Use these cookies to top off our Individual Chocolate-Espresso Charlottes.

  • Yield: Makes about 150 meringues

Photography: Andrea Fazzari

Source: Martha Stewart Weddings, Fall 2007


  • 5 large egg whites, room temperature
  • 1 cup sugar
  • 2 tablespoons coffee extract


  1. Preheat oven to 200 degrees. Whisk egg whites and sugar in a heatproof mixer bowl set over a pan of simmering water until sugar dissolves and mixture registers 140 degrees on an instant-read thermometer, 2 to 3 minutes.
  2. Transfer bowl to mixer, and whisk on medium-high speed until mixture has cooled and formed stiff, glossy peaks, 6 to 8 minutes.

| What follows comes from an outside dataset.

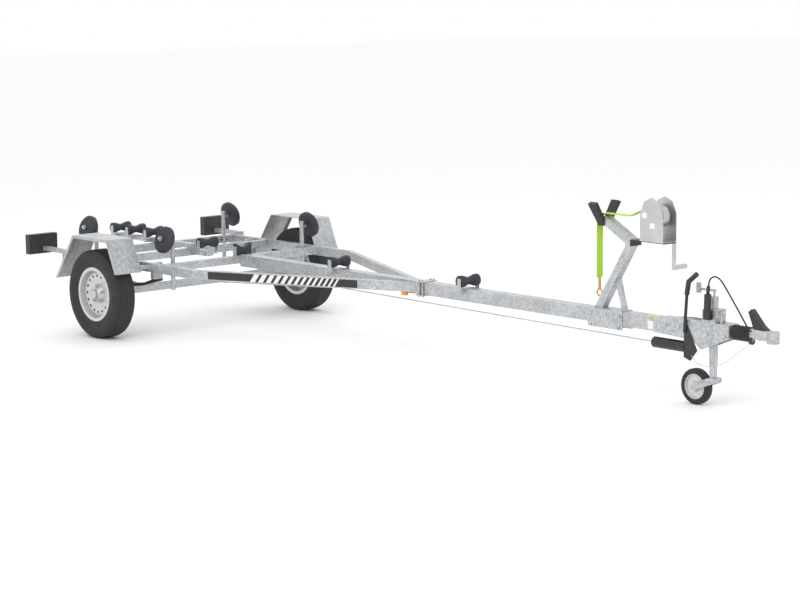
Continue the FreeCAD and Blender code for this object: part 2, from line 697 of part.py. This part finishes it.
def small_parts():
    pieces = [
        rod("4", ("axle_size/2", "-30", "tyre_radius"), ("1504", "-30", "406")),
        rod("4", ("1504", "-30", "406"), ("2847", "-30", "394")),
        rod("4", ("2847", "-30", "394"), ("4204", "-30", "384")),
    ]
    node("brake_rod", join(*pieces))
    markers = []
    for side in (-1, 1):
        wide = sorted(("%d*50" % side, "%d*72" % side), key=value)
        markers.append(box(("2135", wide[0], "rail_low - 24"), ("2175", wide[1], "rail_low")))
    node("side_markers", *markers)
    near, far = "rail_tip + 15", "rail_tip + 85"
    pieces = [
        box((near, "-62", "beam_high"), (far, "62", "beam_high + 6")),
        box((near, "-62", "beam_low - 6"), (far, "62", "beam_low")),
    ]
    for side in (-1, 1):
        for place in (near + " + 20", far + " - 20"):
            spot = (place, "%d*(beam_half + 8)" % side)
            pieces.append(rod("6", spot + ("beam_low - 14",), spot + ("beam_high + 14",)))
    node("apex_clamp", join(*pieces))
    plug = [
        box(("4600", "-beam_half - 40", "560"), ("4640", "-beam_half - 6", "611")),
        rod("20", ("4620", "-beam_half - 28", "611"), ("4622", "-beam_half - 28", "699")),
        rod("10", ("4622", "-beam_half - 28", "699"), ("4626", "-beam_half - 28", "745")),
    ]
    node("trailer_plug", join(*plug))


def cords():
    cord("trailer_cable", "cable_radius", [
        (4626, -68, 745), (4630, -68, 778), (4658, -66, 802), (4694, -64, 796),
        (4722, -60, 768), (4778, -54, 690), (4830, -48, 616), (4868, -42, 556), (4890, -31, 520),
    ])
    cord("breakaway_cable", "lanyard_radius", [
        (4500, -54, 346), (4532, -62, 318), (4574, -66, 304), (4628, -68, 300), (4682, -66, 310),
        (4734, -62, 332), (4784, -56, 366), (4826, -48, 402), (4870, -38, 440), (4910, -22, 479),
    ])


drawbar()
side_rail("side_rail_left", 1)
side_rail("side_rail_right", -1)
cross_members()
axle()
leaf_springs()
mudguard("mudguard_left", 1)
mudguard("mudguard_right", -1)
lamps()
side_rollers()
keel_rollers()
keel_block()
wheel("left", 1)
wheel("right", -1)
winch_stand()
winch()
winch_strap()
coupling()
jockey()
small_parts()
cords()
doc.recompute()

# The chassis leans about the axle centre, and the origin is then brought under
# the middle of the trailer, on the ground.
lean = Rotation(Vector(0, 1, 0), value("nose_down"))
pivot = point(("0", "0", "tyre_radius"))
parked = Placement(pivot - lean.multVec(pivot), lean)
for item in nodes:
    item.Placement = parked
doc.recompute()
CORDS = ("winch_strap", "strap_hook", "trailer_cable", "trailer_plug", "breakaway_cable")
bounds = FreeCAD.BoundBox()
for item in nodes:
    if item.Label not in CORDS:
        bounds.add(item.Shape.optimalBoundingBox(False))
shift = Vector(-(bounds.XMin + bounds.XMax) / 2, 0, 0)
for item in nodes:
    item.Placement = Placement(parked.Base + shift, lean)
doc.recompute()
print("bounds", bounds, "shift", shift.x)

for item in doc.Objects:
    if "Invalid" in item.State or "Error" in item.State:
        raise RuntimeError("%s failed: %s" % (item.Label, item.State))
for item in nodes:
    if item.Shape.isNull() or not item.Shape.isValid():
        raise RuntimeError("%s has no valid shape" % item.Label)

os.makedirs("parts", exist_ok=True)
for item in nodes:
    item.Shape.exportStep("parts/%s.step" % item.Label)
    print(item.Label, len(item.Shape.Solids), round(item.Shape.Volume / 1000))
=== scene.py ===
import json
import math

import bmesh
import bpy
from mathutils import Matrix, Vector


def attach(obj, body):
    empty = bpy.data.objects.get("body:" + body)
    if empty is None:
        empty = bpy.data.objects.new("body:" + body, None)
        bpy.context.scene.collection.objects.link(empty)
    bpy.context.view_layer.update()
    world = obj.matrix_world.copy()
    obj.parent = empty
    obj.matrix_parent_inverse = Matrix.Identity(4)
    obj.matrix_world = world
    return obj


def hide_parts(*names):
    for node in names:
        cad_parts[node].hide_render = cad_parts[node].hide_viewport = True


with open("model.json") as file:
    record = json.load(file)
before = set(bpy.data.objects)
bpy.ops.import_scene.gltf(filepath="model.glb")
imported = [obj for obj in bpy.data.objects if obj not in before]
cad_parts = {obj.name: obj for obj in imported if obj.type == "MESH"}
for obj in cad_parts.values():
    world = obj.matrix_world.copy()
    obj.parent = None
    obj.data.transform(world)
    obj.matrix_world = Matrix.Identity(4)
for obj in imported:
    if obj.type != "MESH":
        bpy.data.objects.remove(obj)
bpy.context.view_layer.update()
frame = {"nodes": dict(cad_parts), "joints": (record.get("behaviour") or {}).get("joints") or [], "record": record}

# The chassis leans onto its jockey wheel. Places below are in metres on the
# level chassis, with x 0 at the axle, and are leaned with the frame.
JOINTS = {joint["name"]: joint for joint in frame["joints"]}
AXLE = Vector(JOINTS["left_wheel_spin"]["pos_m"])
AXLE_X, AXLE_Z = AXLE.x, AXLE.z
UP = Vector(JOINTS["jockey_leg_slide"]["axis"])
LEAN = Matrix.Rotation(math.atan2(UP.x, UP.z), 4, "Y")
CHASSIS = (
    Matrix.Translation((AXLE_X, 0, AXLE_Z)) @ LEAN @ Matrix.Translation((0, 0, -AXLE_Z))
)
TRACK = 2 * AXLE.y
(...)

Reduce speed to low and add coffee extract. Raise speed to medium, and whisk until combined, scraping down sides of bowl to ensure uniform coloring.
  3. Fill a pastry bag fitted with a 7/16-inch star tip (such as Ateco #825) with meringue. Pipe 1-inch meringues onto parchment-lined baking sheets, spacing 1 inch apart.
  4. Bake until hard to the touch but not cracked or browned, 2 to 3 hours. Let cool. Meringues can be stored in an airtight container in a cool, dry place for up to 2 weeks.